Payment infrastructure for autonomous agents is transitioning from theoretical to operational, and whoever captures protocol-level adoption now sets the interchange standard for a multi-trillion-dollar agentic commerce layer. Founders building agent-native products need to decide immediately whether to integrate x402, Circle's Agent Stack, or a competing rail, since early lock-in effects in payment protocols are historically durable. For AI practitioners, the $1.14 average transaction size confirms that the economically viable unit of agentic commerce is the micropayment, which has profound implications for API pricing, rate limiting, and cost modeling in any system that deploys autonomous agents at scale.

Summary

x402's payment protocol recorded 8,400 unique AI agents completing 103,300 commercial transactions in a single 24-hour window, averaging $1.14 per transaction, marking one of the first large-scale empirical snapshots of machine-to-machine micropayment activity outside a controlled environment. The figures land at a moment when agentic payment infrastructure is shifting from whitepaper territory to live rails. Circle's Agent Stack launched weeks ago, and developer interest in protocols that let autonomous agents transact without human authorization is accelerating across Web3 and enterprise AI communities alike. Essentially: (x402, Circle) are racing to establish the default payment layer for a world where AI agents spend money autonomously. - 8,400 distinct agent identities participated, suggesting broad developer adoption rather than a single orchestrator inflating counts. - At $1.14 average, the transactions fit the micropayment thesis: API calls, compute access, data licensing, not large B2B invoices. - Data is self-reported by the x402 team, so independent verification of transaction authenticity and agent uniqueness is not yet available.

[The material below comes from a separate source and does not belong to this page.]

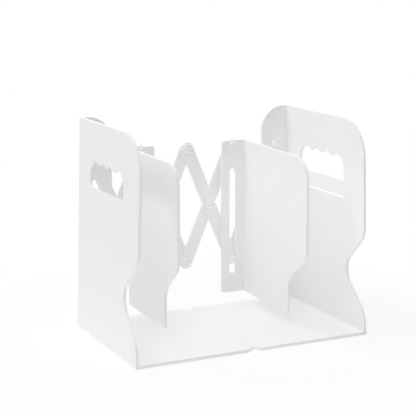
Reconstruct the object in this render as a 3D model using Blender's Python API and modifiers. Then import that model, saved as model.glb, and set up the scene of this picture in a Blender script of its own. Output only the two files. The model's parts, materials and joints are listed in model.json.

If these numbers hold up to scrutiny, the agent economy already has a measurable pulse, and the infrastructure layer underneath it is becoming a serious competitive battleground.

Potential risks and opportunities

Risks

  • If transaction data is later found to include bot-inflated or synthetic volume, x402 and early enterprise adopters building business cases around these figures face credibility damage with investors and partners.
  • Autonomous agent spending at this scale with no human-in-the-loop authorization creates liability ambiguity for developers whose agents overspend, a gap no major legal framework currently addresses.
  • Circle and competing payment stack providers could absorb x402's developer base within 90 days if they ship equivalent throughput with stronger identity verification and fraud tooling.

Opportunities

  • Agent identity and credentialing vendors (Privy, Dynamic, Lit Protocol) can position agent wallet infrastructure as the missing trust layer x402's self-reported data exposes.
  • Audit and compliance tooling startups can target enterprises that want to deploy agents on payment rails but need spend controls, transaction logging, and anomaly detection before legal will approve.
  • API-first businesses (data providers, compute marketplaces, SaaS tools) should accelerate x402 and Agent Stack integration now to capture autonomous agent spend before competitors do.

What we don't know yet

  • Whether the 8,400 'unique agents' were verified via cryptographic identity or simply distinct API keys, which would affect claims about agent diversity.
  • Breakdown of what goods or services were purchased, which would confirm whether transactions represent real economic activity or synthetic test volume.
  • How x402 handles fraud, chargebacks, or rogue agent spend, none of which are addressed in the self-reported figures.